NX Horizon-specific advantages
Nextracker posits that its NX Horizon provides an additional 1.02% to 1.67% of DC-side bifacial gains as compared to other 1P single-axis tracker designs. To come to this conclusion, Nextracker modified an experimental tracker design that sat next to its standard NX Horizon design, incorporating all of the same modules, to test the effects of backside mechanical system shading.
The NX Horizon standard design:
• A round torque tube and high-rise mounting rails that result in a tube to- cell height of 90mm.
• A small gap at each bearing assembly, which means the bearings and posts are not located directly below or in close proximity to bifacial cells.
• A gap at each foundation that installers can use as a wire chase.

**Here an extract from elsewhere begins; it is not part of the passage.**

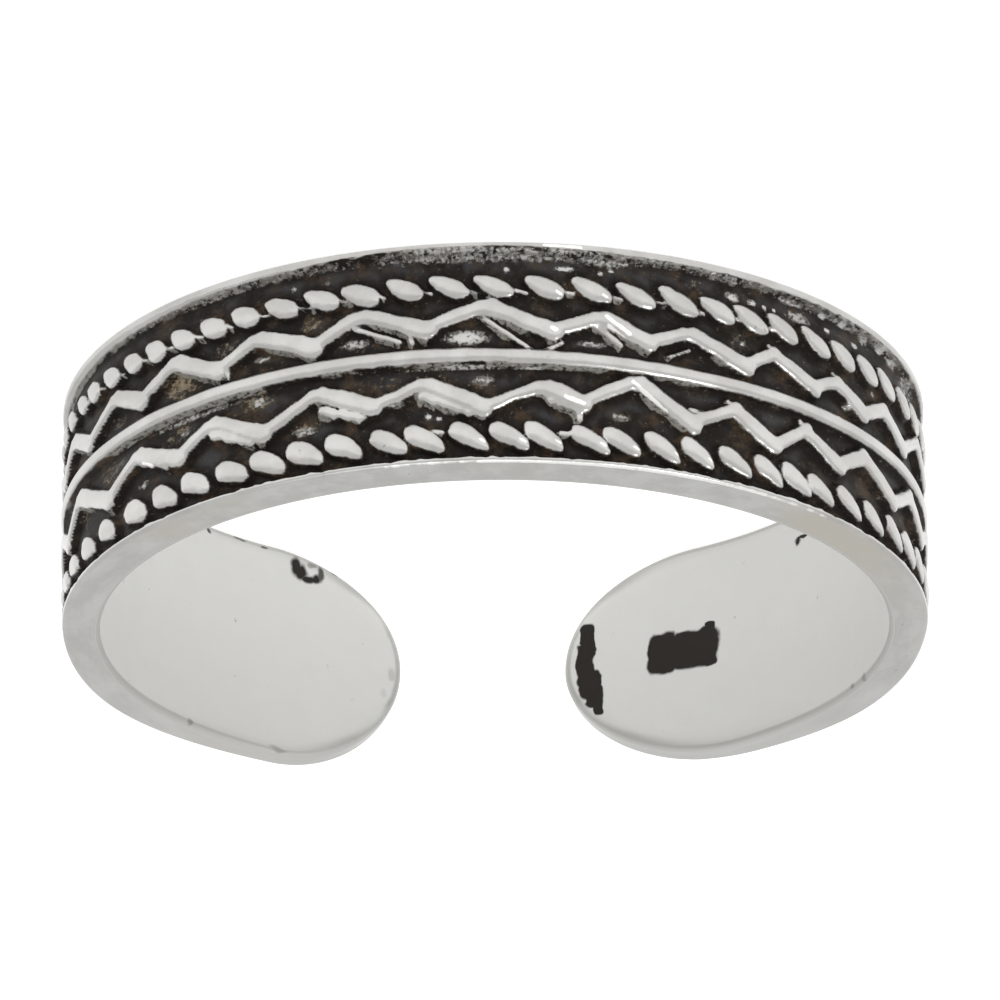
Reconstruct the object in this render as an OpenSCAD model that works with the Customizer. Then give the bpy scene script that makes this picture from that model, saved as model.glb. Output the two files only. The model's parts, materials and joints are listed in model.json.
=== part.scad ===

• The drive system components for NX Horizon are not located directly underneath the bifacial modules but rather in a larger gap at the center of each NX Horizon row.
Differences tested included an octagonal torque tube with a tube-to-cell height of 60mm, as well as foundations and bearings located directly below the bifacial PV cells. These were reconfigured on a monthly basis to represent structural configurations found in alternative one-in-portrait single-axis tracker designs.
The results showed, depending on ground albedo, an NX Horizon-mounted bifacial array generated an additional 0.56% to 1.36% of bifacial gains as compared to the end-of-row spans and an additional 1.28% to 2.09% of gains as compared to the middle-of-row span.
The calculated back-side mismatch loss factor for bifacial systems mounted on NX Horizon came out to be 3.5%.
The 1P vs. 2P debate
Nextracker intentionally designed its two-modules-in-portrait (2P) NX Gemini to eliminate the additional mismatch losses associated with electrical strings split between the east and west panel rows as a way to optimize bifacial gains.
Based on five months of side-by-side test data, bifacial modules mounted on the 2P NX Gemini are generating slightly less bifacial gain than those on the 1P NX Horizon. These empirical data indicate an albedo-dependent bifacial gain advantage for the 1P NX Horizon of 0.6% to 1.2%.
These results conflict with studies done by Soltec to promote its own 2P design, and Nextracker chalks the difference up to a few things, the most important being testing longer rows (the interior-of-row strings exclude edge-of-row effects that tend to exaggerate system-level bifacial gains).
Another issue cited electrical stringing in the 2P design, which has modules from an upper row in the same electrical string as modules on a lower row. In this scenario, the intensity of the reflected sunlight on the back side of the modules varies between the rows based on distance to the ground – increasing mismatch effects. Portrait versus landscape orientation could have a similar impact on mismatch too.
The effect of wiring
The trend toward half-cut cells in bifacial PV modules has general benefits such as lower resistive losses, higher shade tolerance, lower risk of microcracking, and improved durability, but they also benefit 1P tracker designs because the junction boxes are located mid-module, directly over the torque tube.
To the extent that installers are able to aggregate and route DC source circuit and homerun conductors along the underside of this torque tube, it is possible to minimize back-side shading and optimize bifacial gains. For large wire bundles, installers can add wire hangers or harnesses at each short rail location, providing the necessary support at regular intervals along the torque tube. At each foundation and bearing, installers can use a beam clamp or similar to install wire management hardware that secures and protects the wire bundle while allowing for tracker rotation.